We have heard this story many times in our life-time,
but can we imagine the woman in this story.

About 15 years ago a colleague did just that.
Listen to her reflecting on, or re-imagining, the story:
“18 years she had been growing smaller, into herself, face down, 18 years she had been bound by this spirit and made quite unable to stand up. And here she was, on the Sabbath, in the synagogue, bent and all, but close enough to the front to catch his eye.

“She must have longed for something, otherwise she would not have come, would not have tried, would not have risked meeting the eyes of this man. Was there still hope in her somewhere? A tiny wisp of a hope, that could have been blown away very easily? Was there still the un-bendable conviction that somehow she was worth more than being the woman weighed down by sorrow and pain?” (Oppewal-Worship/rcl email list).

Then the words, ‘Woman, you are set free from your ailment’.

My colleague continues:
“What did those words, those hands do? Did they awaken anger and revolt in her that had been slumbering inside her all along? Or did they make a jolt of electric energy course through her, making her, suddenly, realise that she was alive and that she wanted to live… tall?... What was it?

“Was it a coaxing ‘you can do it’ or was it a commanding ‘come on woman, get yourself together’ type of statement that made something inside her decide that it had been enough, that she would stand tall, that she would unfold herself, unbend and open herself to him and to the world? (Oppewal-Worship/rcl email list).

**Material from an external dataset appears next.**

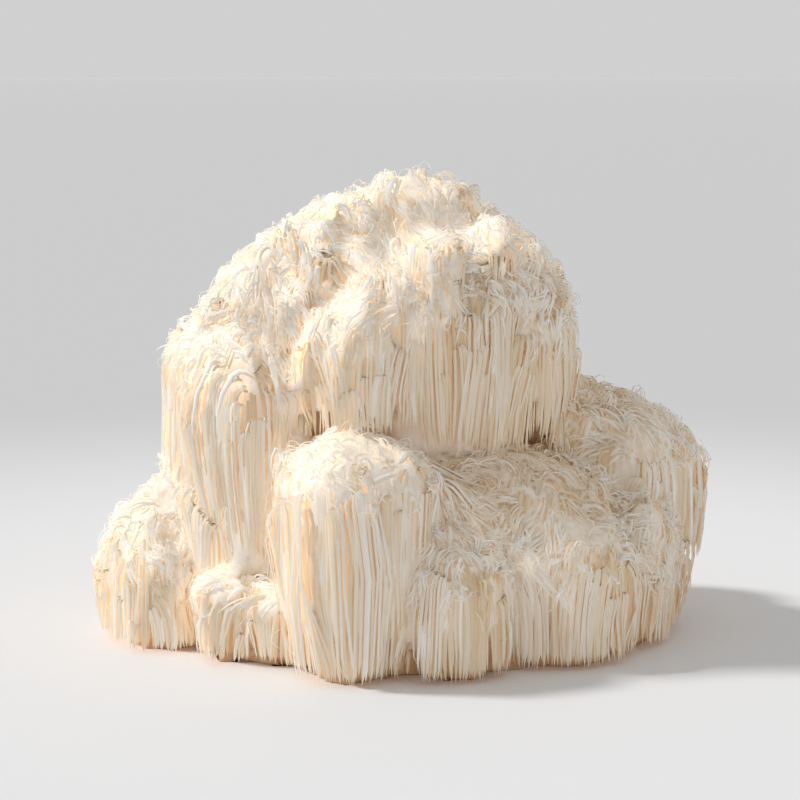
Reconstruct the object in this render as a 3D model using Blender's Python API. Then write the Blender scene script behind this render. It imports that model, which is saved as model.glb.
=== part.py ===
"""A lion's mane mushroom, picked whole and cut flat where it grew on wood.

It grew as one piece, so it is one solid: a short trunk with a flat cut below, and lobes that
hang from it like bells. A lobe is a lumpy dome with a curtain of spines under it, and the
spines are ridges of the curtain that part into points at its hem.

Metres, +Z up. The origin is on the cut, under the middle of the body, and the side that is
most looked at faces -Y.
"""

import math
import random
from collections import namedtuple

import bmesh
import bpy

# Driving dimensions.
BODY_WIDTH = 0.1925  # along X, over the outermost spines
UNIT = BODY_WIDTH / 192.5  # one unit of the lobe list: a millimetre at this width

# Proportions that all the lobes share, in units of the lobe list.
RIDGE_DEPTH = 0.9  # how far a spine's crest stands out of the curtain, and its valley goes in
LUMP = 1.2  # unevenness of the domes
NOTCH = 5.0  # how much higher the hem is between two points than at them
RAGGED = 2.0  # how unequal the points are
HOLLOW = 6.0  # how far a lobe's underside is drawn up inside its hem
DOME_POWER = 1.8  # 2 is a round dome, and less is a steeper one
SWAY = 0.05  # how far a lobe's outline wanders from an ellipse
SEED = 11

# A lobe: the middle (x, y) and half widths of its curtain, the heights of its top, of the
# shoulder where the spines turn down and of its hem, and how many ridges go round it. taper is
# how much narrower the hem is, lean_x and lean_y are how far it hangs from under the middle,
# and hem_x is how much higher the hem is at the lobe's +X side than at its middle. The last
# two say how many rings of corners its dome and its curtain have.
Lobe = namedtuple(
    "Lobe",
    "name x y rx ry top shoulder hem ridges taper lean_x lean_y hem_x dome_rings curtain_rings",
    defaults=(0.1, 0.0, 0.0, 0.0, 3, 2),
)
LOBES = (
    # The crown, which overhangs the rest.
    Lobe("crown_right", 8.5, 4, 42, 43, 136.5, 90, 61, 24, 0.08, 0, 0, -11),
    Lobe("crown_top", -14, 2, 28, 30, 137, 108, 74, 10, 0.05),
    Lobe("crown_left", -35, 3, 27, 33, 126, 96, 55, 14, 0.05),
    Lobe("crown_edge", -58, 0, 18.5, 27, 101, 82, 39, 12, 0.0),
    Lobe("crown_drop", -49, -29, 20, 20, 98, 73, 26, 13, 0.45, 6, -4, -9),
    Lobe("crown_front", -18, -35, 16, 15, 107, 90, 62, 10, 0.1),
    Lobe("crown_back", -8, 36, 37, 28, 124, 92, 58, 14, 0.08),
    # The middle tier.
    Lobe("middle_front", 22, -20, 38, 31, 61, 44, 30, 16, 0.05),
    Lobe("right_shoulder", 54, 14, 18, 19, 78, 60, 34, 10, 0.05),
    Lobe("right_upper", 67, 14, 25.5, 27, 71, 49, 15, 14, 0.12),
    Lobe("left_inner", -46, -14, 26, 26, 62, 44, 4, 11, 0.05),
    Lobe("back_left", -42, 40, 30, 28, 84, 58, 14, 13, 0.1),
    Lobe("back_right", 38, 42, 32, 30, 78, 52, 12, 13, 0.1),
    # The lowest tier, whose points just clear what the body stands on.
    Lobe("front_main", -16.5, -50, 25, 27, 70, 53, 0.5, 18, 0.22, 0, -4),
    Lobe("front_tuft", -39, -47, 9, 10, 26, 17, 0.8, 7, 0.25),
    Lobe("front_middle", 13, -53, 17, 21, 45, 27, 0.5, 13, 0.05),
    Lobe("front_right", 44.5, -37, 21.5, 21, 46, 27, 0.6, 13, 0.05),
    Lobe("right_lower", 59, -5, 26.5, 32, 47, 24, 0.8, 14, 0.05),
    Lobe("left_lower", -75, -5, 20, 30, 50, 16, 0.6, 14, 0.05, 0, -3),
    Lobe("left_tuft", -54, -41, 10, 10, 29, 18, 0.6, 7, 0.1),
    Lobe("back_lower", -8, 52, 36, 27, 52, 30, 0.7, 13, 0.05),
)

# Knobs that lie on the lobes like small tufts: their middle (x, y), top and half width.
KNOBS = (
    # On the crown, from its peak down to the left and to the right.
    (-1, -6, 144.5, 14),
    (11, -9, 142, 12),
    (9, -27, 127, 12),
    (-7, -33, 116, 10),
    (-18, -13, 137, 11),
    (-24, -21, 124, 10),
    (-32, -12, 130, 12),
    (-35, -26, 112, 10),
    (-44, -18, 119, 11),
    (-53, -20, 110, 10),
    (27, -19, 129, 12),
    (38, -19, 114, 10),
    (37, 2, 113, 12),
    # Behind the crown.
    (24, 20, 126, 13),
    (-12, 36, 124, 14),
    (8, 48, 115, 13),
    (-44, 20, 116, 12),
    # On the middle and lowest tiers.
    (6, -44, 54, 10),
    (33, -39, 51, 11),
    (50, -20, 53, 11),
    (71, -18, 46, 10),
)
KNOB_SHOULDER = 0.9  # how far the shoulder is below the top, in half widths
KNOB_HEM = 2.0  # and how far the hem is
KNOB_RIDGES = 5
KNOB_TAPER = 0.1

# The trunk: half widths at the cut and at its top, and its height.
CUT_RADIUS = 40.0
TRUNK_TOP_RADIUS = 28.0
TRUNK_HEIGHT = 88.0
TRUNK_SIDES = 24

FLESH_COLOR = (0.87, 0.79, 0.65, 1.0)
FLESH_ROUGHNESS = 0.62


def clear_scene():
    for thing in list(bpy.data.objects):
        bpy.data.objects.remove(thing)


def new_collection(name):
    collection = bpy.data.collections.new(name)
    bpy.context.scene.collection.children.link(collection)
    return collection


def flesh_material():
    material = bpy.data.materials.new("flesh")
    material.use_nodes = True
    shader = material.node_tree.nodes["Principled BSDF"]
    shader.inputs["Base Color"].default_value = FLESH_COLOR
    shader.inputs["Roughness"].default_value = FLESH_ROUGHNESS
    shader.inputs["Metallic"].default_value = 0.0
    return material


def profile(lobe, ring):
    """How wide the lobe is at this ring, as a part of its half width, and how high it is there."""
    if ring <= lobe.dome_rings:
        angle = math.pi / 2 * ring / lobe.dome_rings
        spread = math.sin(angle) ** (2 / DOME_POWER)
        rise = max(math.cos(angle), 0.0) ** (2 / DOME_POWER)
        return spread, lobe.shoulder + (lobe.top - lobe.shoulder) * rise
    down = (ring - lobe.dome_rings) / lobe.curtain_rings
    if down <= 1:
        return 1 - lobe.taper * down**2, lobe.shoulder + (lobe.hem - lobe.shoulder) * down
    return 0.7 * (1 - lobe.taper), lobe.hem + HOLLOW


def outline(lobe, turn):
    """A slow wave round the lobe, so that no two lobes have the same outline."""
    phase = lobe.x * 0.11 + lobe.y * 0.07
    return 1 + SWAY * math.sin(3 * turn + phase) + SWAY / 2 * math.sin(5 * turn - 2 * phase)


def add_lobe(lobe, collection, material):
    """A ball whose rings are moved to the lobe's dome, curtain and hollow underside."""
    chance = random.Random(f"{SEED} {lobe.name}")
    columns = 2 * lobe.ridges
    hem_ring = lobe.dome_rings + lobe.curtain_rings
    last_ring = hem_ring + 2
    ragged = [chance.uniform(0, RAGGED) for _ in range(columns)]
    shape = bmesh.new()
    bmesh.ops.create_uvsphere(shape, u_segments=columns, v_segments=last_ring, radius=1)
    for corner in shape.verts:
        ring = round(math.acos(max(-1, min(1, corner.co.z))) / math.pi * last_ring)
        turn = math.atan2(corner.co.y, corner.co.x)
        column = round(turn / math.tau * columns) % columns
        crest = 1 if column % 2 == 0 else -1
        if ring in (0, last_ring):
            spread, height = (0, lobe.top) if ring == 0 else (0, lobe.hem + HOLLOW * 1.2)
        else:
            spread, height = profile(lobe, ring)
        spread *= outline(lobe, turn)
        down = min(max((lobe.shoulder - height) / (lobe.shoulder - lobe.hem), 0), 1)
        ridge = crest * RIDGE_DEPTH * min(ring / lobe.dome_rings, 1) if ring <= hem_ring else 0
        lump = chance.uniform(-LUMP, LUMP) if ring < lobe.dome_rings else 0
        if ring == hem_ring:
            height += ragged[column] + (NOTCH if crest < 0 else 0)
            ridge *= 1.6
        height += lobe.hem_x * math.cos(turn) * down * spread
        corner.co.x = lobe.x + lobe.lean_x * down + (lobe.rx * spread + ridge) * math.cos(turn)
        corner.co.y = lobe.y + lobe.lean_y * down + (lobe.ry * spread + ridge) * math.sin(turn)
        corner.co.z = height + lump
    bmesh.ops.scale(shape, vec=(UNIT, UNIT, UNIT), verts=shape.verts)
    return new_object(lobe.name, shape, collection, material)


def knob_lobe(number, x, y, top, half_width):
    """A knob as a small lobe, whose shoulder and hem follow from its half width."""
    shoulder = top - KNOB_SHOULDER * half_width
    hem = top - KNOB_HEM * half_width
    return Lobe(
        f"knob_{number}",
        x,
        y,
        half_width,
        half_width,
        top,
        shoulder,
        hem,
        KNOB_RIDGES,
        KNOB_TAPER,
        dome_rings=2,
        curtain_rings=1,
    )


def add_trunk(collection, material):
    """The stump that carries the lobes. Its flat end is the cut that the body stands on."""
    shape = bmesh.new()
    bmesh.ops.create_cone(
        shape,
        cap_ends=True,
        segments=TRUNK_SIDES,
        radius1=CUT_RADIUS * UNIT,
        radius2=TRUNK_TOP_RADIUS * UNIT,
        depth=TRUNK_HEIGHT * UNIT,
    )
    bmesh.ops.translate(shape, vec=(0, 0, TRUNK_HEIGHT * UNIT / 2), verts=shape.verts)
    return new_object("fruiting_body", shape, collection, material)


def new_object(name, shape, collection, material):
    mesh = bpy.data.meshes.new(name)
    shape.to_mesh(mesh)
    shape.free()
    mesh.materials.append(material)
    thing = bpy.data.objects.new(name, mesh)
    collection.objects.link(thing)
    return thing


def join_lobes(body, lobes):
    """Grows the trunk and the lobes into one closed solid, with no gap sealed inside it."""
    union = body.modifiers.new("grown_together", "BOOLEAN")
    union.operation = "UNION"
    union.solver = "EXACT"
    union.operand_type = "COLLECTION"
    union.collection = lobes
    graph = bpy.context.evaluated_depsgraph_get()
    shape = bmesh.new()
    shape.from_mesh(bpy.data.meshes.new_from_object(body.evaluated_get(graph)))
    fill_sealed_gaps(shape)
    body.modifiers.remove(union)
    shape.to_mesh(body.data)
    shape.free()


def fill_sealed_gaps(shape):
    """Removes every skin but the outer one, which is the skin with the most corners."""
    unseen = set(shape.verts)
    skins = []
    while unseen:
        skin = set()
        edge_of_skin = [unseen.pop()]
        while edge_of_skin:
            corner = edge_of_skin.pop()
            skin.add(corner)
            reached = {edge.other_vert(corner) for edge in corner.link_edges} & unseen
            unseen -= reached
            edge_of_skin.extend(reached)
        skins.append(skin)
    outer = max(skins, key=len)
    inner = [corner for corner in shape.verts if corner not in outer]
    bmesh.ops.delete(shape, geom=inner, context="VERTS")


def main():
    clear_scene()
    mushroom = new_collection("lions_mane_mushroom")
    lobes = new_collection("lobes")
    lobes.hide_render = True
    material = flesh_material()
    body = add_trunk(mushroom, material)
    knobs = [knob_lobe(number, *knob) for number, knob in enumerate(KNOBS, start=1)]
    for lobe in [*LOBES, *knobs]:
        thing = add_lobe(lobe, lobes, material)
        thing.hide_render = True
        thing.display_type = "WIRE"
    join_lobes(body, lobes)


main()
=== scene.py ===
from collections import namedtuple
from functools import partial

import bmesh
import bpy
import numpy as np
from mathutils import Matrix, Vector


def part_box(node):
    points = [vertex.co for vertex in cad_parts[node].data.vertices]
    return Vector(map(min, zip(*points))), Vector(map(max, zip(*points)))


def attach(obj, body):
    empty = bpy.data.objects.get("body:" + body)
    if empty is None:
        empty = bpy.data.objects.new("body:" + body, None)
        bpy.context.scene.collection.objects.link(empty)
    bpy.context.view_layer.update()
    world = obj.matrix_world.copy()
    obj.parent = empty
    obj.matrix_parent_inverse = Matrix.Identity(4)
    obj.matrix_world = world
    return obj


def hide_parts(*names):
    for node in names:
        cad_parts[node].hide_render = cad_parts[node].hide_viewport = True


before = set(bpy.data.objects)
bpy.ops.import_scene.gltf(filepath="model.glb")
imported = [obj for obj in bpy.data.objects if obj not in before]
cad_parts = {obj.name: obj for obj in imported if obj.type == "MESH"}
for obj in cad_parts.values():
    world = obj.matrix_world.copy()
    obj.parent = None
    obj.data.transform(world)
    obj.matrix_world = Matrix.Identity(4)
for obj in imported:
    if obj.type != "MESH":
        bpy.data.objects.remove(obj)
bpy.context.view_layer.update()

# The looks of a lion's mane mushroom. The flesh is one closed skin, set a little inside the
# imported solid, and every spine on it is a closed tapered tube. Long spines hang in bundles:
# each bundle rises out of the flesh, bends over and hangs down, and bundles overlap like
# shingles. The domes carry locks of short curly spines.
#
# Sizes are millimetres of the lobe list until a mesh is made, and MM turns them into metres.

NODE = "fruiting_body"
BODY_SPAN = 192.19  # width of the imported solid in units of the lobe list
low_corner, high_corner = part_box(NODE)
MM = (high_corner.x - low_corner.x) / BODY_SPAN
SEED = 23

# ---- the lobes, as in the solid

DOME_POWER = 1.8  # how full a dome is: 2 would be a ball
SWAY = 0.05  # how far a lobe's outline waves, as a part of its half width
SWAY_PHASE = (0.11, 0.07)  # how the waves turn with the place of the lobe
FLOOR_HEM = 2.0  # a curtain whose hem is lower than this reaches the floor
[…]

Luke’s story says the leader of the synagogue was indignate,
and has him rebuking Jesus for healing her,
against the Law, on the Sabbath.

Overhearing such a rebuke did it tempt the woman, urge her,
“to roll up in a tight ball again… What is so threatening about her? Is it the tales she might tell or is it the eyes they don’t want to meet because they know what bent her in the first place?...

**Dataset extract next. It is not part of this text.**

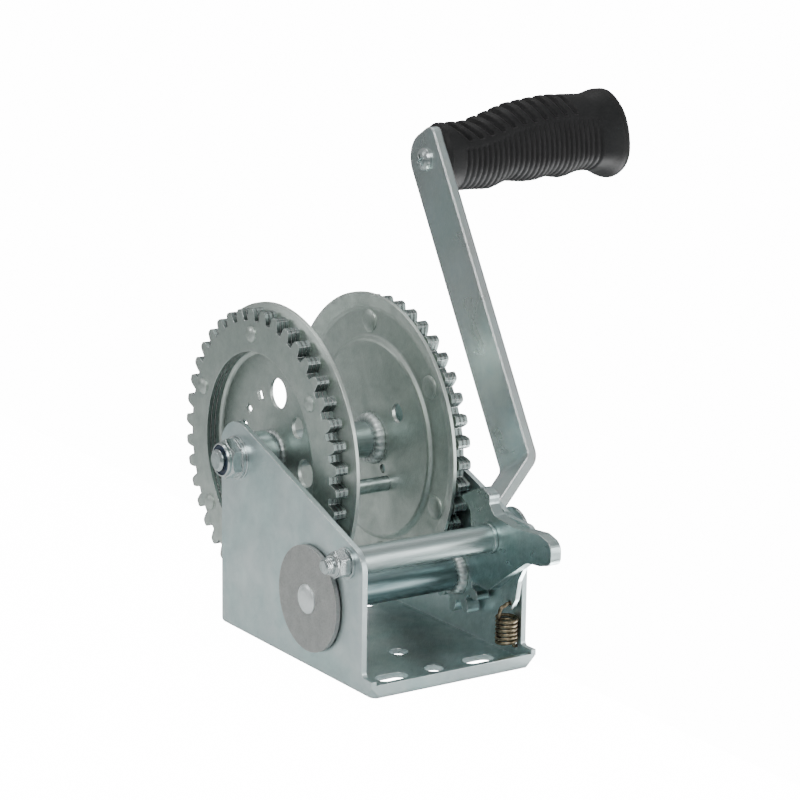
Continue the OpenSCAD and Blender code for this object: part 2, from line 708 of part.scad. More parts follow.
// The pinion's sweep as the pawl meets it when it is turned up by an angle.
module pinion_sweep(turn) {
    at_tie() rotate([turn, 0, 0]) translate([0, shaft_y - tie_y, shaft_z - tie_z])
        rod(pawl_x + pawl_face_t, pawl_x + pawl_t + 1, pawl_reach);
}
module pawl() {
    color(steel) difference() {
        at_tie() slab(pawl_x, pawl_x + pawl_t) polygon(rounded(pawl_outline));
        at_tie() rod(pawl_x - 1, pawl_x + pawl_t + 1, sleeve_r + fit);
        for (turn = [0, pawl_up]) pinion_sweep(turn);
        for (p = pawl_rivet_at)
            at_tie() translate([0, p.x, p.y]) rod(arm_x - pawl_rivet_depth, arm_x + 1, pawl_rivet_r);
    }
}
module pawl_spring_arm() {
    color(zinc) at_tie() difference() {
        slab(arm_x, arm_x + arm_t) polygon(rounded(arm_outline));
        rod(arm_x - 1, arm_x + arm_t + 1, sleeve_r + fit);
        translate([0, arm_hole.x, arm_hole.y]) rod(arm_x - 1, arm_x + arm_t + 1, arm_hole_r);
        for (p = pawl_rivet_at) translate([0, p.x, p.y]) rod(arm_x - 1, arm_x + arm_t + 1, pawl_rivet_r);
    }
}
module pawl_rivets() {
    color(zinc) at_tie() for (p = pawl_rivet_at) translate([0, p.x, p.y]) {
        rod(arm_x - pawl_rivet_depth, arm_x + arm_t, pawl_rivet_r);
        translate([arm_x + arm_t, 0, 0]) turned() dome(3.2, 1.2);
    }
}

// The pawl's extension spring: a close coil, a hook down through the frame and a hook up through the arm.
spring_turns = 6.5;
spring_rise = (spring_high - spring_low) / spring_turns;
function coil_point(t) =
    [spring_x + spring_r * cos(360 * t), spring_y + spring_r * sin(360 * t), spring_low + spring_rise * t];
spring_path = concat(
    [
        [wall + 0.8, spring_y, spring_hole_z + 2.2], [wall + 0.6, spring_y, spring_hole_z + 0.8],
        [wall - 0.6, spring_y, spring_hole_z], [inner - 0.6, spring_y, spring_hole_z],
        [inner - 1.8, spring_y, spring_hole_z + 1.2],
    ],
    [for (i = [0:spring_turns * 14]) coil_point(i / 14)],
    [
        [spring_x - spring_r * 0.9, spring_y - 0.4, spring_high + 2.2],
        [spring_x - 2.6, tie_y + arm_hole.x, tie_z + arm_hole.y - 1.6],
        [spring_x - 0.6, tie_y + arm_hole.x, tie_z + arm_hole.y],
        [arm_x, tie_y + arm_hole.x, tie_z + arm_hole.y],
        [arm_x + arm_t + 0.4, tie_y + arm_hole.x, tie_z + arm_hole.y],
        [arm_x + arm_t + 0.9, tie_y + arm_hole.x, tie_z + arm_hole.y - 1.5],
    ]
);
module pawl_spring() { color([0.4, 0.33, 0.2]) swept(spring_path, wire_r); }

frame();
axle_bolt();
axle_nut();
axle_nut_insert();
axle_washers();
drum_spacer();
drum_thrust_washer();
tie_bolt();
tie_nut();
tie_washers();
tie_tube();
pawl_sleeve();
pawl_washer();
shaft_bush_left();
shaft_bush_right();
pawl_spring();
flange_left();
flange_right();
gear_left_inner();
gear_left_middle();
gear_left_outer();
gear_right_inner();
gear_right_middle();
gear_right_outer();
rivets_left();
rivets_right();
core_tube();
weld_beads();
drum_bush_left();
drum_bush_right();
strap_bolt();
strap_nut();
crank_shaft();
pinion_left();
pinion_right();
shaft_collar();
end_disc();
crank_arm();
crank_washer();
crank_nut();
grip_screw();
grip_sleeve();
grip_nut();
grip();
grip_plug();
pawl();
pawl_spring_arm();
pawl_rivets();
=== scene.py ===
import json
import math

import bmesh
import bpy
from mathutils import Matrix, Vector


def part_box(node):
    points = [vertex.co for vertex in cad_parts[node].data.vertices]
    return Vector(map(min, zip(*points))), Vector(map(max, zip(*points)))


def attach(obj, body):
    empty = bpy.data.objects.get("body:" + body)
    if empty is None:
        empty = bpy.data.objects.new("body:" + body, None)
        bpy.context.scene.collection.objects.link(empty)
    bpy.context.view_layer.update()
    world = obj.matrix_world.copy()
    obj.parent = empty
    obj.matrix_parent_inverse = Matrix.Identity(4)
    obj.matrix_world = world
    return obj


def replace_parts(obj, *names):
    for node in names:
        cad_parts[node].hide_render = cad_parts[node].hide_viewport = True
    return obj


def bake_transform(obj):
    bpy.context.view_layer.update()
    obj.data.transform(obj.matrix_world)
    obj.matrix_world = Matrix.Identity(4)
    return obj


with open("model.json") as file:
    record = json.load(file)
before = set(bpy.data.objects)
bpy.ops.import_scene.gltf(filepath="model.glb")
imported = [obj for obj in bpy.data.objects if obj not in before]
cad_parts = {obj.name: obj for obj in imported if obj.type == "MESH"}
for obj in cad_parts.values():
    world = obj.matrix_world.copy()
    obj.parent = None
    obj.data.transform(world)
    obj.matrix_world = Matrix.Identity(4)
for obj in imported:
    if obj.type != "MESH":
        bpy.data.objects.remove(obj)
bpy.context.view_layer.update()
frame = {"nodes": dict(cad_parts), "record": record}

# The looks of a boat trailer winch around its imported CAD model. Lengths are in metres.
# +X is the crank side, -Y the open front, +Z up. The origin is the middle of the base's underside.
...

“How did the people around her react to the look in her eyes, the tallness that suddenly stood over them, the power and strength that seemed to ooze out from somewhere deep inside her. Did they like the new woman? Or would they have preferred the curled up version? (Oppewal-Worship/rcl email list).

Luke continues to craft his story by having Jesus respond
to the leader's complaints by attacking.

The story’s crowds and Luke’s house group, would have been delighted.
There's nothing people enjoy more than seeing a pompous
and pious official put in their place.

But the untold bit of this story is: Jesus gained another enemy.
For virtuous public service officials don't take kindly to being humiliated.

And Luke weaves this clue into another story later on.

oo0oo

What statement was Luke intending Jesus to make by his actions in this story?
That people are always more important than the law?

That if through the application of the law some innocent human being
comes in for unnecessarily harsh treatment,
then that law should be ignored?

Perhaps too he was saying something about the interpretation of law.
That laws are often capable of wide interpretation,
and should always be interpreted for the good of individuals.

Despite all the hoo-har often reported in the media,
Christianity isn't about keeping the rules, moral rules, so-called biblical rules...
It works in a totally different ball-park.


It's about giving of oneself in love and compassion,
and if that challenges the rules of someone else,
go with the love and break the rules.

It's about risking oneself and one’s reputation,
if that should become necessary.

It's about standing up for people,
even if the rules sometimes condemn those people.

The most powerful and life-giving action I believe Jesus took
was to give the ‘bent-over’ woman a new sense of who she was.

After years of being beaten down with the belief that she was of no value,
Jesus affirms her whole sense of being.
What a gift!

But I wonder if our storyteller called Luke also went on to re-imagine the woman.
In his storyteller’s heart, did she also discover
“that once you have started to unfurl, once you have set foot on the path of healing there is no way back and there is no stopping either. It will fight itself free, rip things open, tear the bonds asunder, and that it will hurt?” (Oppewal-Worship/rcl email list).